Dari ayat itu saya lalu berpikir barangkali saya masih bisa masuk dalam kategori tersebut. Yaitu ‘dalam perjalanan’. Dengan lugu dan mungkin cari-cari pembenaran, saya melontarkan pertanyaan: bukankah saya sedang dalam perjalanan mencari ilmu?

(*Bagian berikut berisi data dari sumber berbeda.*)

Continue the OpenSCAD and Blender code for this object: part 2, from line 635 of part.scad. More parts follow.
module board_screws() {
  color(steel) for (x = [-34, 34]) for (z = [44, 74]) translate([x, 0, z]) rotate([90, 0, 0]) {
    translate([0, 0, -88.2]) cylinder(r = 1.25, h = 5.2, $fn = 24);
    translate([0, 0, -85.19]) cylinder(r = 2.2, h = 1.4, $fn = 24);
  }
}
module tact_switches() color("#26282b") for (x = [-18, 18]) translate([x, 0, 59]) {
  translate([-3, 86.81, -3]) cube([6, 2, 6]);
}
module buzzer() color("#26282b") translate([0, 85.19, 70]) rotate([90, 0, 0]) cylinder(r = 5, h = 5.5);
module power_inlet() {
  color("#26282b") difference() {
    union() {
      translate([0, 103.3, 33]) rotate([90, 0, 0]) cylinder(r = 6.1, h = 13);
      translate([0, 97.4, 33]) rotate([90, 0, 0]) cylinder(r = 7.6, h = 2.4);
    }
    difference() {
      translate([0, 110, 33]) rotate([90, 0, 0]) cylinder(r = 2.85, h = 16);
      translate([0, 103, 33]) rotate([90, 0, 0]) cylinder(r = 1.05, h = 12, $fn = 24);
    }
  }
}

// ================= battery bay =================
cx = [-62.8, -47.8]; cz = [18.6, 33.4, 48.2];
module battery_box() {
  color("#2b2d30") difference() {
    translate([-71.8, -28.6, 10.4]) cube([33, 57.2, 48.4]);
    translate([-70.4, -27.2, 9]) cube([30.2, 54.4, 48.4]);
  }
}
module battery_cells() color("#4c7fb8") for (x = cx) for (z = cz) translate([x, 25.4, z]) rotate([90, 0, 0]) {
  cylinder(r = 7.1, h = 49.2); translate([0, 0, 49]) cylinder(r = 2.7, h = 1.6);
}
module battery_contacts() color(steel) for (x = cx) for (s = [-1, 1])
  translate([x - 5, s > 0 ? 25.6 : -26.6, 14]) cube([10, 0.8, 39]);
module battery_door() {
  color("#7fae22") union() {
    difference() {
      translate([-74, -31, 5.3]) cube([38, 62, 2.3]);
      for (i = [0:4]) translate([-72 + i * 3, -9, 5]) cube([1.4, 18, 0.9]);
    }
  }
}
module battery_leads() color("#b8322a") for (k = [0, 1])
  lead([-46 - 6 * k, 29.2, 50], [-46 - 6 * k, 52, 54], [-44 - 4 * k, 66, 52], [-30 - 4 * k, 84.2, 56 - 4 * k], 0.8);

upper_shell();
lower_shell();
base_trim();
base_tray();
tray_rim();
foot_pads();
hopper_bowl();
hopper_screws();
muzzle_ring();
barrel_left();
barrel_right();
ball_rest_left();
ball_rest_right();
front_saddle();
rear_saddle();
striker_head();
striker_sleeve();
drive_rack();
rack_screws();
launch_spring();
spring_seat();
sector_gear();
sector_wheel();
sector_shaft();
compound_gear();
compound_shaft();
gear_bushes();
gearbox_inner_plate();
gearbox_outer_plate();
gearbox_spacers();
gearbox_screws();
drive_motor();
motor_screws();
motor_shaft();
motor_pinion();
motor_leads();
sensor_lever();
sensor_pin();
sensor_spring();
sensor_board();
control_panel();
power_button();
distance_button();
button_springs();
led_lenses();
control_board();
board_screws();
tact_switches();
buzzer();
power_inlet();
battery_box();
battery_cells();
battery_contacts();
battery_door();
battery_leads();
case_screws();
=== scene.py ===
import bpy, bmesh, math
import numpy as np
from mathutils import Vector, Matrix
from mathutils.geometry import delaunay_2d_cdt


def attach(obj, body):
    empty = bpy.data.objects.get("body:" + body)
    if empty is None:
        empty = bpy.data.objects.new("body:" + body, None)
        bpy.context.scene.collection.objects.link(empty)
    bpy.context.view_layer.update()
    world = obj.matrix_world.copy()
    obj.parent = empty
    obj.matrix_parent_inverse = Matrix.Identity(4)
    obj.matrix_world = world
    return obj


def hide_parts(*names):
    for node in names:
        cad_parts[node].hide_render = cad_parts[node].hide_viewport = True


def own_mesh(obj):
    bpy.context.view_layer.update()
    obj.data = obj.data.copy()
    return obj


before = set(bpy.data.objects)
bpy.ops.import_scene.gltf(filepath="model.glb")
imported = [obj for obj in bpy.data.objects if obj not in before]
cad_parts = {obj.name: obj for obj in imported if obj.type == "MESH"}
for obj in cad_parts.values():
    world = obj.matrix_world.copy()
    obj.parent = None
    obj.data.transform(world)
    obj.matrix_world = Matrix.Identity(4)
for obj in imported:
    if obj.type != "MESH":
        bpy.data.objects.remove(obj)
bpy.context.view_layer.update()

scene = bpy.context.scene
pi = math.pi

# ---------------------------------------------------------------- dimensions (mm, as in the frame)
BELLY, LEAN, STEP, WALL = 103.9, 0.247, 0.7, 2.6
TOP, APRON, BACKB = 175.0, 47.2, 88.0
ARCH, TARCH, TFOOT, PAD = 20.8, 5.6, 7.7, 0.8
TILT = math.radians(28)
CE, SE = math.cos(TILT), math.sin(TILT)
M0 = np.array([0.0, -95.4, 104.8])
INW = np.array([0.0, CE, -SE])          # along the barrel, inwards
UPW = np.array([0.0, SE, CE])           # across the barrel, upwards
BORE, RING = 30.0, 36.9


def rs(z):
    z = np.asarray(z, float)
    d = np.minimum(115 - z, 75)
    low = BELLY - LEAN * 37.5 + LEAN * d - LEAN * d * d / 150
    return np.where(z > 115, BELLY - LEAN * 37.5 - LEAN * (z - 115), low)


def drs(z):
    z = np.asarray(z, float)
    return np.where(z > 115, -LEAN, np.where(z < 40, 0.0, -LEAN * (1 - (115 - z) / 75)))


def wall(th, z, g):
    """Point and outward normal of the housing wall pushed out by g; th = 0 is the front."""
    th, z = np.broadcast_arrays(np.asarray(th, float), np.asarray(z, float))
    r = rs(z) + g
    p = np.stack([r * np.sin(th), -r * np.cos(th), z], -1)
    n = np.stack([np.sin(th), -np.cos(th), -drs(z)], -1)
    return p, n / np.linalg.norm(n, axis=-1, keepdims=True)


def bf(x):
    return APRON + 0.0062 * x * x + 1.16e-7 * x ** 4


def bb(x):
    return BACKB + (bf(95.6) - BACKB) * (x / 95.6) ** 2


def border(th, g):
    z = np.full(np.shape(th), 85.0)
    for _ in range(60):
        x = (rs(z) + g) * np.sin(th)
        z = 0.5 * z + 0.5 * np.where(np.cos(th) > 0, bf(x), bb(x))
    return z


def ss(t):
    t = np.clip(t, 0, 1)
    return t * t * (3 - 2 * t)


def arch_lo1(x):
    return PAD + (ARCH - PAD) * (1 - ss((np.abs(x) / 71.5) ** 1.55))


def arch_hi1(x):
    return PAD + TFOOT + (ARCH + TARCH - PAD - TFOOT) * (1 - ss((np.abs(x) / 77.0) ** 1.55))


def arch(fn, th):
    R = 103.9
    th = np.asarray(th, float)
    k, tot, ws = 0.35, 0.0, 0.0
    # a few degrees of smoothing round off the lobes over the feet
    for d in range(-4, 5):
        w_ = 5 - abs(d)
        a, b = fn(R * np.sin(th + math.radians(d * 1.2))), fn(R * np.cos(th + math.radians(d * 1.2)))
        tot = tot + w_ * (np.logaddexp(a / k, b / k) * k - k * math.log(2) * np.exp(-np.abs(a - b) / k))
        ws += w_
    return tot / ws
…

Bukankah saya sedang berada di negeri orang, yang jaraknya berpuluh ribu km dari nDukuh, kampung saya, sehingga mungkin saya bisa disebut musafir, sehingga boleh tidak berpuasa dengan mengganti puasa di hari lain (dan dilakukan/dibayar di tempat lain, di belahan bumi tempat saya berasal) yang tentu waktu puasanya lebih pendek? Walaupun, masa saya menuntut ilmu di Belanda itu berlangsung dalam waktu lama dan saya tinggal di sana, dan karena itu saya tetaplah seseorang yang statusnya mukim (bukan musafir) sehingga logikanya tidak berlaku keringanan tersebut. Tetapi, itulah yang sempat terbersit di kepala saya yang berisi otak dagang manusia. Tapi saya juga berpikir, lha wong sama Tuhan kok berdagang.

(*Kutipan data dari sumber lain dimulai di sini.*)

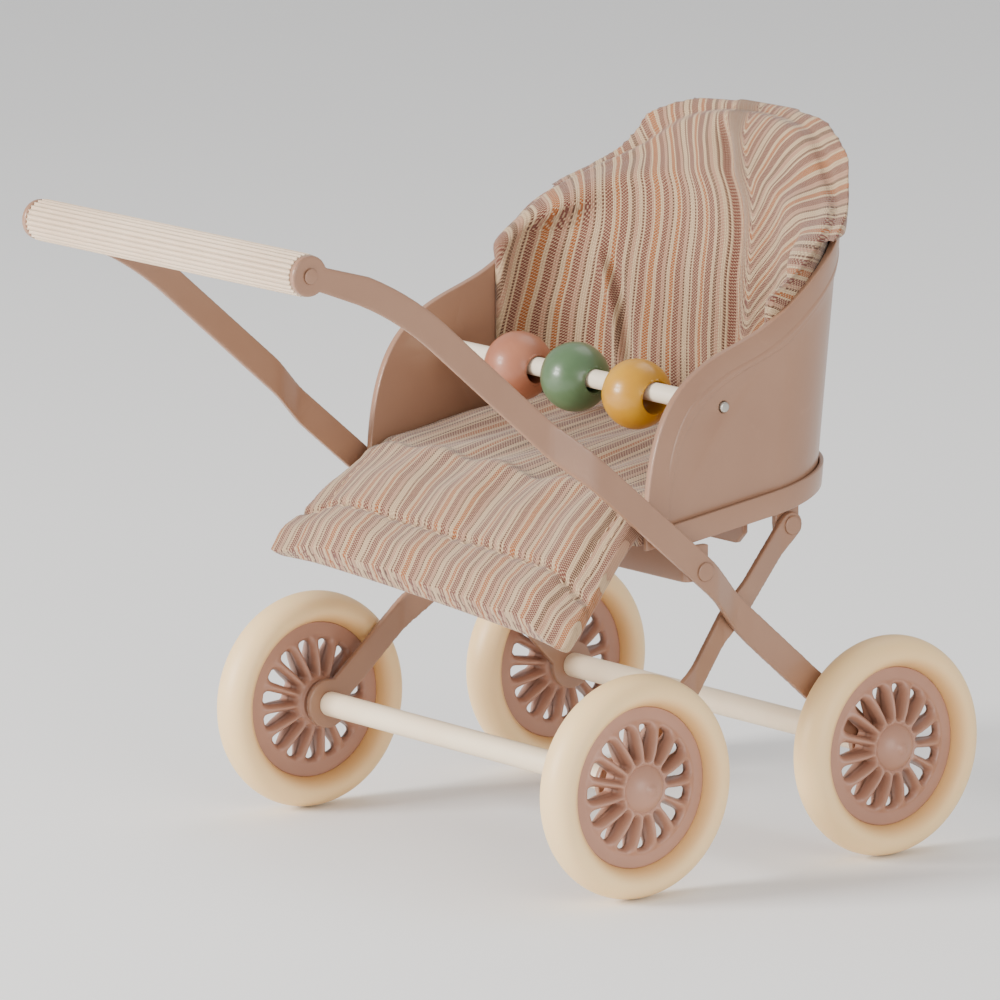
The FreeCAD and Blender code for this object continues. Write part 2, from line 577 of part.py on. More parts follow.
def make_hub(turn):
    flat = SLOT_CENTRE + SLOT_END_RADIUS + HUB_FLAT_MARGIN
    recess = AXLE_HEAD_RADIUS + AXLE_RECESS_CLEARANCE
    body = turned([(-RIM_HALF_WIDTH, HUB_RADIUS), (-RIM_HALF_WIDTH, flat),
                   (-HUB_WEB_DEPTH, flat - HUB_BACK_BEVEL), (-HUB_WEB_DEPTH, HUB_BOSS_RADIUS),
                   (-BOSS_BACK, HUB_BOSS_RADIUS), (-BOSS_BACK, BORE_RADIUS),
                   (BOSS_RECESS, BORE_RADIUS), (BOSS_RECESS, recess),
                   (HUB_BOSS_FRONT, recess), (HUB_BOSS_FRONT, CAP_RADIUS),
                   (RIM_HALF_WIDTH, flat), (RIM_HALF_WIDTH, HUB_RADIUS)])
    lean = math.asin((SLOT_END_RADIUS - SLOT_ROOT_RADIUS) / (SLOT_CENTRE - SLOT_ROOT))

    def touch(centre, radius, side):
        # Where a side of the slot meets the circle of one of its round ends.
        return V(-BIG / 2, centre - radius * math.sin(lean), side * radius * math.cos(lean))

    root_low, root_high = (touch(SLOT_ROOT, SLOT_ROOT_RADIUS, side) for side in (-1, 1))
    low, high = (touch(SLOT_CENTRE, SLOT_END_RADIUS, side) for side in (-1, 1))
    root = V(-BIG / 2, SLOT_ROOT - SLOT_ROOT_RADIUS, 0)
    end = V(-BIG / 2, SLOT_CENTRE + SLOT_END_RADIUS, 0)
    sides = [Part.makeLine(root_low, low), Part.Arc(low, end, high).toShape(),
             Part.makeLine(high, root_high), Part.Arc(root_high, root, root_low).toShape()]
    slot = Part.Face(Part.Wire(sides)).extrude(V(BIG, 0, 0))
    slots = []
    for i in range(SLOT_COUNT):
        one = slot.copy()
        one.rotate(V(0, 0, 0), ACROSS, turn + 360 * i / SLOT_COUNT)
        slots.append(one)
    return body.cut(slots)


def make_cap():
    sphere = (CAP_RADIUS ** 2 + CAP_HEIGHT ** 2) / (2 * CAP_HEIGHT)
    ball = Part.makeSphere(sphere, V(HUB_BOSS_FRONT + CAP_HEIGHT - sphere, 0, 0))
    dome = ball.common(pin(HUB_BOSS_FRONT, BIG, sphere, 0, 0))
    apex = HUB_BOSS_FRONT + CAP_HEIGHT
    nipple = Part.makeSphere(CAP_NIPPLE_RADIUS, V(apex + CAP_NIPPLE_HEIGHT - CAP_NIPPLE_RADIUS, 0, 0))
    return dome.fuse(nipple).removeSplitter()


def place_wheel(shape, side, y):
    wheel = shape if side > 0 else mirrored(shape)
    return wheel.translated(V(side * WHEEL_X, y, AXLE_Z))


# ---- build ------------------------------------------------------------------
os.makedirs("parts", exist_ok=True)

save(make_pan(), "seat_pan")
save(make_shell(), "seat_shell")
save(make_pad_back(), "pad_back")
save(make_pad_seat(), "pad_seat")
save(make_pad_apron(), "pad_apron")
save(make_bar(), "bead_bar")
save(make_bar_pin(), "bead_bar_pin")
for colour, place in BEAD_PLACES.items():
    save(make_bead(place, BEAD_BORES[colour]), "bead_" + colour)

arm = make_arm()
leg = make_leg()
save(arm, "arm_left")
save(mirrored(arm), "arm_right")
save(leg, "leg_left")
save(mirrored(leg), "leg_right")
save(make_front_strap(), "front_strap")
save(make_rear_strap(), "rear_strap")
arm_rivet = rivet(ARM_SEAT_FACE, FRONT_EAR_X - STRAP_THICKNESS, ARM_RIVET_Y, arm_z(ARM_RIVET_Y))
save(both_sides(arm_rivet), "arm_rivets")
leg_rivet = rivet(LEG_TOP_FACE, REAR_EAR_X - STRAP_THICKNESS, *LEG_TOP)
save(both_sides(leg_rivet), "leg_rivets")
cross_rivet = rivet(ARM_CROSS_FACE, ARM_CROSS_FACE - 2 * STRIP_THICKNESS, *crossing(), outer_head=False)
save(both_sides(cross_rivet), "crossing_rivets")

save(make_grip(), "grip")
save(make_grip_rod(), "grip_rod")
save(make_axle_rod(FRONT_AXLE[0]), "front_axle_rod")
save(make_axle_rod(REAR_AXLE[0]), "rear_axle_rod")
save(make_axle_tube(FRONT_AXLE[0], LEG_AXLE_FACE - STRIP_THICKNESS), "front_axle_tube")
save(make_axle_tube(REAR_AXLE[0], ARM_AXLE_FACE - STRIP_THICKNESS), "rear_axle_tube")
save(both_sides(make_front_washer()), "front_washers")

tyre = make_tyre()
cap = make_cap()
for corner, turn in WHEEL_TURNS.items():
    side = 1 if corner.endswith("left") else -1
    y = FRONT_AXLE[0] if corner.startswith("front") else REAR_AXLE[0]
    save(place_wheel(tyre, side, y), "tyre_" + corner)
    save(place_wheel(make_hub(turn), side, y), "hub_" + corner)
    save(place_wheel(cap, side, y), "hub_cap_" + corner)
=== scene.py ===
"""Doll stroller: the finished look of every piece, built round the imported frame.

All places are in the frame's own axes. Sizes in the classes are in millimetres.
"""

import logging
import math
from dataclasses import dataclass, field
from enum import Enum
from typing import Callable, Sequence

import bpy
from mathutils import Matrix, Vector, noise

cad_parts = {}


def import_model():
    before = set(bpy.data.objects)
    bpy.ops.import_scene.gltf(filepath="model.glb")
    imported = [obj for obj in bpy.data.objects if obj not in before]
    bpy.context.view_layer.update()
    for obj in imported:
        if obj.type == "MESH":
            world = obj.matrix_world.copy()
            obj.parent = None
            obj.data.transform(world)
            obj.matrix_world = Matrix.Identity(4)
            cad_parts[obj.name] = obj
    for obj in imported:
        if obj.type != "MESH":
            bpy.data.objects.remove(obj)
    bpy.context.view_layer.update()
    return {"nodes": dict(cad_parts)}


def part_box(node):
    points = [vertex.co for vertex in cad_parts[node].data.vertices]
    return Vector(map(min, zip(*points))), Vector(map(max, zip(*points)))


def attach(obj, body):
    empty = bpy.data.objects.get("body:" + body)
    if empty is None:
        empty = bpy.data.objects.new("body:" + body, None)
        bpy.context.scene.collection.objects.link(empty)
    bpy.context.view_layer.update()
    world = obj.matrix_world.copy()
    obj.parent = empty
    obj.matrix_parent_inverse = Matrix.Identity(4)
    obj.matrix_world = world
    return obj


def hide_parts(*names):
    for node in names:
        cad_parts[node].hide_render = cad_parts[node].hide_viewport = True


LOG = logging.getLogger("doll_stroller")
MM = 0.001
ACROSS = Vector((1, 0, 0))
Colour = tuple[float, float, float]
Point = tuple[float, float]
Point3 = tuple[float, float, float]


# ---------------------------------------------------------------- small tools
def srgb(red: int, green: int, blue: int) -> tuple[float, float, float, float]:
    """Turn a display colour into the linear colour that shaders take.

    Args:
        red, green, blue: the display colour, each 0 to 255.

    Returns:
        The linear colour with an alpha of one.
    """
    def linear(value: int) -> float:
        """Undo the display curve on one channel."""
        share = value / 255
        return share / 12.92 if share <= 0.04045 else ((share + 0.055) / 1.055) ** 2.4

    return linear(red), linear(green), linear(blue), 1.0


def select_only(piece: bpy.types.Object) -> None:
    """Deselect everything, then select one object and make it active.

    Args:
        piece: the object to select.
    """
    if bpy.context.mode != "OBJECT":
        bpy.ops.object.mode_set(mode="OBJECT")
    bpy.ops.object.select_all(action="DESELECT")
    piece.select_set(True)
    bpy.context.view_layer.objects.active = piece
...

Astaghfirullahal’adzim...!! Sama Tuhan kok ‘etung’ (berhitung) nggak mau rugi.
Padahal Tuhan dalam hal memberi kepada kita tidak pernah pakai etung-etungan, seberapa banyak udara yang sudah kita hirup, seberapa banyak sinar matahari yang sudah kita dapat, seberapa banyak fasilitas-fasilitas yang sudah kita dapatkan dari Tuhan? Lha diperintahkan puasa saja kok masih etung? Padahal urusan puasa ini adalah mutlak milik Allah. Maka kemudian saya (dan banyak teman lain) lebih memilih menjalankannya. Cuma 19 jam tidak makan dan minum apa sih beratnya? Dan firman Allah jelas-jelas menjanjikan:
“Tetapi barang siapa dengan kerelaan hati mengerjakan kebajikan, maka itu lebih baik baginya, dan puasamu itu lebih baik bagimu jika kamu mengetahui.”
Sampai detik ini pun saya masih mencari makna “puasamu itu lebih baik bagimu”.